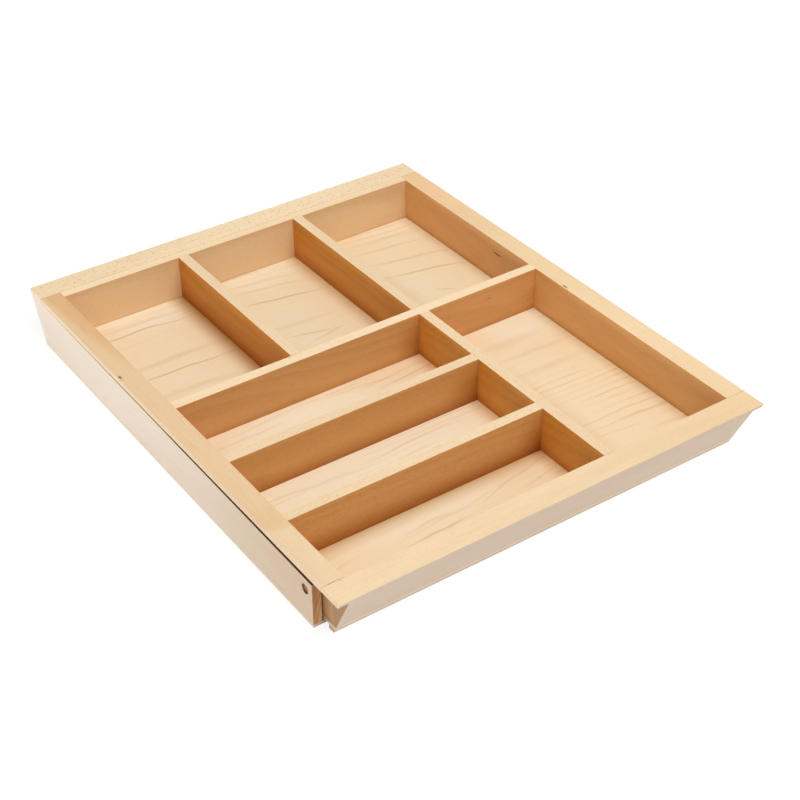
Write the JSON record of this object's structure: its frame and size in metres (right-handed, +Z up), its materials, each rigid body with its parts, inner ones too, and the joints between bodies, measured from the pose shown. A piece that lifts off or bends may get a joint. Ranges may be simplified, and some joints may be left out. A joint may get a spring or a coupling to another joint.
{
  "type": "extendable cutlery tray",
  "caption": "Shallow beech drawer tray with compartments for cutlery, bevelled front and back rails, and a back frame that slides out to fill a wider drawer.",
  "frame": {"origin": "middle of the closed tray's footprint, on the surface that it stands on", "axes": "+X to the right along the bevelled front rail, +Y from the front rail to the sliding back rail, +Z up"},
  "size_m": [0.473, 0.5856, 0.057],
  "materials": {
    "beech_board": "sanded solid beech with a thin clear lacquer",
    "beech_plywood": "rotary-cut beech face veneer, satin lacquer",
    "beech_dowel": "bare beech, end grain showing"
  },
  "bodies": {
    "tray": {"front_rail": "beech_board", "left_side_rail": "beech_board", "right_side_rail": "beech_board", "back_wall": "beech_board", "row_divider": "beech_board", "long_divider_front": "beech_board", "long_divider_back": "beech_board", "front_cross_divider": "beech_board", "back_divider_left": "beech_board", "back_divider_right": "beech_board", "tray_floor": "beech_plywood", "front_batten": "beech_board", "frame_dowels": "beech_dowel"},
    "extension": {"back_rail": "beech_board", "left_arm": "beech_board", "right_arm": "beech_board", "extension_floor": "beech_plywood", "stop_dowel_left": "beech_dowel", "stop_dowel_right": "beech_dowel", "arm_dowels": "beech_dowel"}
  },
  "joints": [
    {"name": "extension_slide", "type": "slide", "parent": "tray", "child": "extension", "axis": [0, 1, 0], "range_m": [0, 0.24]}
  ]
}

◇ ◇ ◇ ◇

* [Task details]: Copy out all of the lines above exactly.

* [The answer]:
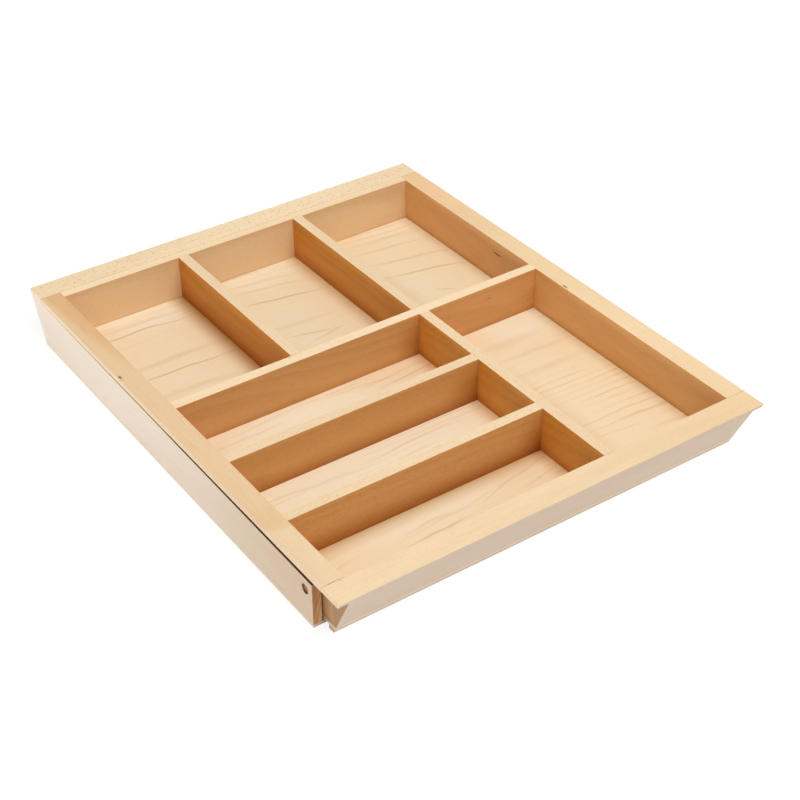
Write the JSON record of this object's structure: its frame and size in metres (right-handed, +Z up), its materials, each rigid body with its parts, inner ones too, and the joints between bodies, measured from the pose shown. A piece that lifts off or bends may get a joint. Ranges may be simplified, and some joints may be left out. A joint may get a spring or a coupling to another joint.
{
  "type": "extendable cutlery tray",
  "caption": "Shallow beech drawer tray with compartments for cutlery, bevelled front and back rails, and a back frame that slides out to fill a wider drawer.",
  "frame": {"origin": "middle of the closed tray's footprint, on the surface that it stands on", "axes": "+X to the right along the bevelled front rail, +Y from the front rail to the sliding back rail, +Z up"},
  "size_m": [0.473, 0.5856, 0.057],
  "materials": {
    "beech_board": "sanded solid beech with a thin clear lacquer",
    "beech_plywood": "rotary-cut beech face veneer, satin lacquer",
    "beech_dowel": "bare beech, end grain showing"
  },
  "bodies": {
    "tray": {"front_rail": "beech_board", "left_side_rail": "beech_board", "right_side_rail": "beech_board", "back_wall": "beech_board", "row_divider": "beech_board", "long_divider_front": "beech_board", "long_divider_back": "beech_board", "front_cross_divider": "beech_board", "back_divider_left": "beech_board", "back_divider_right": "beech_board", "tray_floor": "beech_plywood", "front_batten": "beech_board", "frame_dowels": "beech_dowel"},
    "extension": {"back_rail": "beech_board", "left_arm": "beech_board", "right_arm": "beech_board", "extension_floor": "beech_plywood", "stop_dowel_left": "beech_dowel", "stop_dowel_right": "beech_dowel", "arm_dowels": "beech_dowel"}
  },
  "joints": [
    {"name": "extension_slide", "type": "slide", "parent": "tray", "child": "extension", "axis": [0, 1, 0], "range_m": [0, 0.24]}
  ]
}